Chung Chou University of Science and Technology (CCUT; 中州科技大學 (Tiong-chiu Kho-ki Tāi-ha̍k)) was a private university located in Yuanlin City, Changhua County, Taiwan. The school was closed due to the illegal worker incident.

==History==
CCUT was originally established as Chung Chou Vocational Institute of Engineering in 1969. In 1991, the school name was changed to Chung Chou Junior College of Technology and in 2000, the name was changed again to Chung Chou Institute of Technology. It was finally renamed the Chung Chou University of Science and Technology on 1 August 2011. In 2015, the university had been put under observation for quality issues.

=== International student exploitation ===
In January 2022, The Reporter reported CCUT luring overseas students to Taiwan illegally.

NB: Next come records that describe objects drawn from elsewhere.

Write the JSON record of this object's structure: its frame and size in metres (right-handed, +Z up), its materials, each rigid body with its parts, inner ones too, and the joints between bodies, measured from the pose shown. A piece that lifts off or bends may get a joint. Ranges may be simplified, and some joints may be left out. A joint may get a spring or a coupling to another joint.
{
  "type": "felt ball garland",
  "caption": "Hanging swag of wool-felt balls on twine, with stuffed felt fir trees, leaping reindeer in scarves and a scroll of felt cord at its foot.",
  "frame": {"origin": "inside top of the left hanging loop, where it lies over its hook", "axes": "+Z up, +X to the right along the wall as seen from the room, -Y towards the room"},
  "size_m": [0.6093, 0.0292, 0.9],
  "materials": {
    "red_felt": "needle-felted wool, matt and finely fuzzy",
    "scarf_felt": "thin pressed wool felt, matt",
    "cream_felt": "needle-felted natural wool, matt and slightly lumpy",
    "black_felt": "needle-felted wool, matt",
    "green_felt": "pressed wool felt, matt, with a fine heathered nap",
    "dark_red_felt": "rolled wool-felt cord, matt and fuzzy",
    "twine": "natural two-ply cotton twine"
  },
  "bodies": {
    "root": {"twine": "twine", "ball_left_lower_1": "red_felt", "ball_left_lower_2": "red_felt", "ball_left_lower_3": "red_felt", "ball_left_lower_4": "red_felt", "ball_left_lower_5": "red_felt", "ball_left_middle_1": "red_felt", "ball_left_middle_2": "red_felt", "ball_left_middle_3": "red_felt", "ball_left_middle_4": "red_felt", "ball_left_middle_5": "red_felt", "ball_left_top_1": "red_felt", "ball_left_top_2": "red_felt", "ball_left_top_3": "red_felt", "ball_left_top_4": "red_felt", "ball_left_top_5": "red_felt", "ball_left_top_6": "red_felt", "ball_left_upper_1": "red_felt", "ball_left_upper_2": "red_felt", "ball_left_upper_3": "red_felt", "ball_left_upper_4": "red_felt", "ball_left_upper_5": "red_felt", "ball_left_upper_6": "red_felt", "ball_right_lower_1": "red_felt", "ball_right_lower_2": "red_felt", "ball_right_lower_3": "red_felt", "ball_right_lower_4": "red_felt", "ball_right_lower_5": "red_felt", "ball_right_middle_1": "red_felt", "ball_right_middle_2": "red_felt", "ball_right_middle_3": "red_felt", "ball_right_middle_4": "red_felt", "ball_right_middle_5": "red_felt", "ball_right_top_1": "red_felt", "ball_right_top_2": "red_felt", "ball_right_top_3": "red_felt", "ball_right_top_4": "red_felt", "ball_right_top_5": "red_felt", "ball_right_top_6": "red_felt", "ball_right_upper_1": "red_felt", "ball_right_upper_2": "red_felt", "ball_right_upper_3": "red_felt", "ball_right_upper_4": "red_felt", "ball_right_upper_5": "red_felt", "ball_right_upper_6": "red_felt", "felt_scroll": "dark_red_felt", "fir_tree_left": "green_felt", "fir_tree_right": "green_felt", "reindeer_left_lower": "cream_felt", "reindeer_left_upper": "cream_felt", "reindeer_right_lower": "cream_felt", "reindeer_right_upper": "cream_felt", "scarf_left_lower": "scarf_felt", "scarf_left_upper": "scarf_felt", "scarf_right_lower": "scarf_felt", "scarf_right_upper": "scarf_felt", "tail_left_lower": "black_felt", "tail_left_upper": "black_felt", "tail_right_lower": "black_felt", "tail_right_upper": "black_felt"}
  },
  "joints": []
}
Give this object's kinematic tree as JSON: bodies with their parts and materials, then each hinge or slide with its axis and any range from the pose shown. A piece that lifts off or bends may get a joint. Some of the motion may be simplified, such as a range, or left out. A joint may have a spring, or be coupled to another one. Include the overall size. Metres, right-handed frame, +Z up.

The students, who were found through brokers had to commit to paying higher tuition fees and were forced to work overtime in factories to pay back these fees. The college promised to provide English courses and scholarships to international students. Once the students signed up, the classes turned out to be taught fully in Chinese, and the students were required to get high scores to be qualified for any scholarship. When one of the students changed his school, the college threatened the student with governmental deportation measures.

In response to the incident, the principal was resigned and officials were arrested. The Ministry of Education ordered the college to stop admissions.

In November 2022, the college announced the school would be closed after July 31, 2023. On August 1, 2023, the school was formally closed.

==Faculties==
- College of Engineering
- College of Health
- College of Management

==Transportation==
The university is accessible within walking distance East from Yuanlin Station of the Taiwan Railway.